Your instructions
Tally each line where the word "joints" occurs, then give only the total.

Dataset extract
## Start
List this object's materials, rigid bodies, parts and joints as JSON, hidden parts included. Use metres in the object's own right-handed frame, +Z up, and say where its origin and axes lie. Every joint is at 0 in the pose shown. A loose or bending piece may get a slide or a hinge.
## End
## Start
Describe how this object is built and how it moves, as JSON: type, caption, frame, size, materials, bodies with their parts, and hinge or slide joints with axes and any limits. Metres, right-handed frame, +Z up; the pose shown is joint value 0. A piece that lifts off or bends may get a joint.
## End
## Start
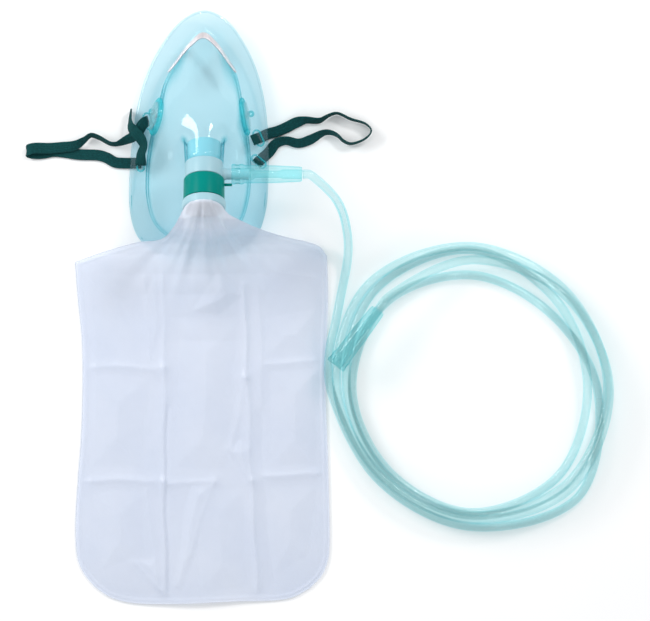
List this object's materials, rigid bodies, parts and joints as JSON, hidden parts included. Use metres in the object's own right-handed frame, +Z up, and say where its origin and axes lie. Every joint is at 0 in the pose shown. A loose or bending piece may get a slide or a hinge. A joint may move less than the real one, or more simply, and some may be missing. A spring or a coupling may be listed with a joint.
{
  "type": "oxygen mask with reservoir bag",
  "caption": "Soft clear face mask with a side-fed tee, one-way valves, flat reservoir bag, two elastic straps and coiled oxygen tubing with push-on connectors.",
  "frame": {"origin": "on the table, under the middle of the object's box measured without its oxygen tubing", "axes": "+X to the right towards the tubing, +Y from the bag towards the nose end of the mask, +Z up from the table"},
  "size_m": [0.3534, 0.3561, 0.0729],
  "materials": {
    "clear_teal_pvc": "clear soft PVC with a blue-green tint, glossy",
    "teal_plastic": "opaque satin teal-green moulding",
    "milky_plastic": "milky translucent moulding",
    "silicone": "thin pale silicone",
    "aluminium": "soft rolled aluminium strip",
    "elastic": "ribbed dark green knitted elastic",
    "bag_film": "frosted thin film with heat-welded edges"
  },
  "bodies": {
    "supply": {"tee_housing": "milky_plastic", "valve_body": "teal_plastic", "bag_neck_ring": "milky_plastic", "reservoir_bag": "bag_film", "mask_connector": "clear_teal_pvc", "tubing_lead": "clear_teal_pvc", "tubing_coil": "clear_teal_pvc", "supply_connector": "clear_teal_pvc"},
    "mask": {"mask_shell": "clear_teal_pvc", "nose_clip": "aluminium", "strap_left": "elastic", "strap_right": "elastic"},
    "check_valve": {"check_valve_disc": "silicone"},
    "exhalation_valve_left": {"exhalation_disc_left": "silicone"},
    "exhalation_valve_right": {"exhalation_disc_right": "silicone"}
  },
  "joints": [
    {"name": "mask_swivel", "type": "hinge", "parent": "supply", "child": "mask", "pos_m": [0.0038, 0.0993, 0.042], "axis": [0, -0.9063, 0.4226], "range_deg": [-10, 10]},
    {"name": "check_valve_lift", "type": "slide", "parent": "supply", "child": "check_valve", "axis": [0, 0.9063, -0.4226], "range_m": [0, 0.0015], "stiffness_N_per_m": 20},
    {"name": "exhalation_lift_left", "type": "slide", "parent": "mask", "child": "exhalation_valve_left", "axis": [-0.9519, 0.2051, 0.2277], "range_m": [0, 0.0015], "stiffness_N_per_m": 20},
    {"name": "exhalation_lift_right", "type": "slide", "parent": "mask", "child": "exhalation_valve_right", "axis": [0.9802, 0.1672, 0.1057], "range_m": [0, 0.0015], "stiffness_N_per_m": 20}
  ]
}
## End
Written solution
4